The case of the stolen iPod
Pawn shop holds on to stolen property
George Marley bought an iPod a few years ago so he could listen to his classic-rock collection in the car. He would leave the device on the car’s center console when he parked it overnight.
On an August morning in 2011 Marley discovered his car had been vandalized and his iPod stolen. He reported the theft to police immediately and trolled Craigslist to see if someone would attempt to sell it, but doubted he would ever get it back and bought a replacement in October.
Then came a surprise. Chico police called him last January to say the iPod had been located at Chico Cash Exchange, a pawn shop at 20th Street and Park Avenue. Marley assumed he’d be able to get it back with no problem because he had the serial number.
A serial number or ID unique to the item can greatly assist recovery because other more “esthetic clues” are generally unhelpful, said Chico Police Det. Joel Schmid.
But when Marley went to the pawn shop, an employee refused to return the iPod despite Marley’s having the serial number and the fact his name is engraved on the back. The employee also refused, he said, to give him the name of the store manager or a time to come back. Instead, the employee told Marley the store could sell it to him for the price it paid: $20.
Marley refused, saying it wasn’t the cost but the principle of the matter. He would be at a loss “times two” while the people who stole it and the pawn shop lost nothing.
When Marley offered to pay half he was turned down.
“I like pawn shops,” Marley said. “But they didn’t take the proper means or ask questions when it was sold to them. They said, ‘You’re lucky we ran the serial number.’ But, legally, they have to.”
Marley called it a “small potato” on the scale of what other people have had stolen, but said he wonders how many stolen iPods would be returned to people if they knew the serial number, since most are never even reported stolen.
“I’d hate to see what other people have in there,” he said, “the laptops that have been stolen and sold, and [the pawn shop doesn’t] care.”
Marley is going to court with his case for restitution and believes a judge will side with him. He argues that the shop’s employees should have asked the woman who brought in the iPod how she got it, particularly since the name on the back was not hers.
Det. Schmid explained that if a pawn shop purchases an item without realizing it’s stolen, its employees are usually cooperative with law enforcement.

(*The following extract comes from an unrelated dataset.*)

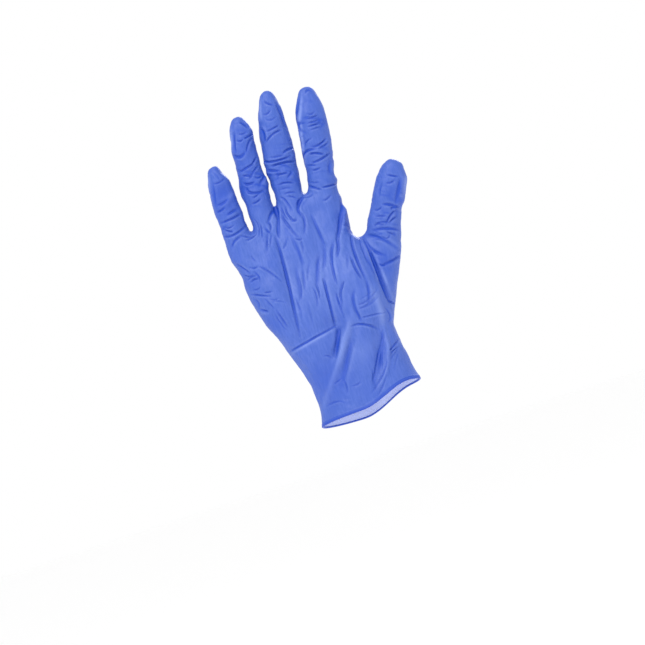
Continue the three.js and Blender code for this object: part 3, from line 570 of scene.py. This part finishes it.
def noise(places, seed):
    """Smooth noise from about -1 to 1 at rows of x, y, z, one feature a unit."""
    table = np.random.default_rng(seed).uniform(-1.0, 1.0, NOISE_VALUES)
    cell = np.floor(places).astype(np.int64)
    inside = places - cell
    ease = inside * inside * (3.0 - 2.0 * inside)
    total = np.zeros(len(places))
    for corner in np.ndindex(2, 2, 2):
        keys = (cell + np.array(corner)) * np.array(NOISE_PRIMES)
        key = keys[:, 0] ^ keys[:, 1] ^ keys[:, 2]
        share = np.prod(np.where(np.array(corner) == 1, ease, 1.0 - ease), axis=1)
        total += table[key % NOISE_VALUES] * share
    return total * NOISE_GAIN


def waves(across, deep, up, kind, lean=0.0):
    """Noise of one kind at places across, from front to back and up, its features slanted by the lean."""
    sizes, seed = kind
    ways = np.stack([across, deep, up], axis=1) / np.array(sizes)
    ways[:, 2] += lean * across
    return noise(ways, seed)


def bell(value, width):
    """1 where a value is zero, falling to 0 over about twice the width."""
    return np.exp(-((value / width) ** 2))


# Camera

def add_camera():
    data = bpy.data.cameras.new("camera")
    data.sensor_width = SENSOR
    data.lens = SENSOR * DISTANCE / (PICTURE * PIXEL)
    camera = bpy.data.objects.new("camera", data)
    bpy.context.collection.objects.link(camera)
    back = Vector((0.0, -math.cos(ELEVATION), math.sin(ELEVATION)))
    level_up = Vector((0.0, math.sin(ELEVATION), math.cos(ELEVATION)))
    across = Vector((1.0, 0.0, 0.0))
    right = across * math.cos(ROLL) - level_up * math.sin(ROLL)
    up = across * math.sin(ROLL) + level_up * math.cos(ROLL)
    turn = Matrix((right, up, back)).transposed()
    camera.matrix_world = Matrix.Translation(AIM + back * DISTANCE) @ turn.to_4x4()
    bpy.context.scene.camera = camera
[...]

The store keeps a possession right over the item until a judge makes a ruling. Schmid calls it a “50-50 type thing” in terms of the way the rulings go and said that it would be illegal for him to take the iPod from the pawn shop.
“It’s a shared interest,” he said. “The victim had it stolen. The pawn shop is at a loss. But it’s common sense. You’d expect it to go back to the victim ASAP.”
No employees of the pawn shop would respond to the CN&R’s repeated requests for comment.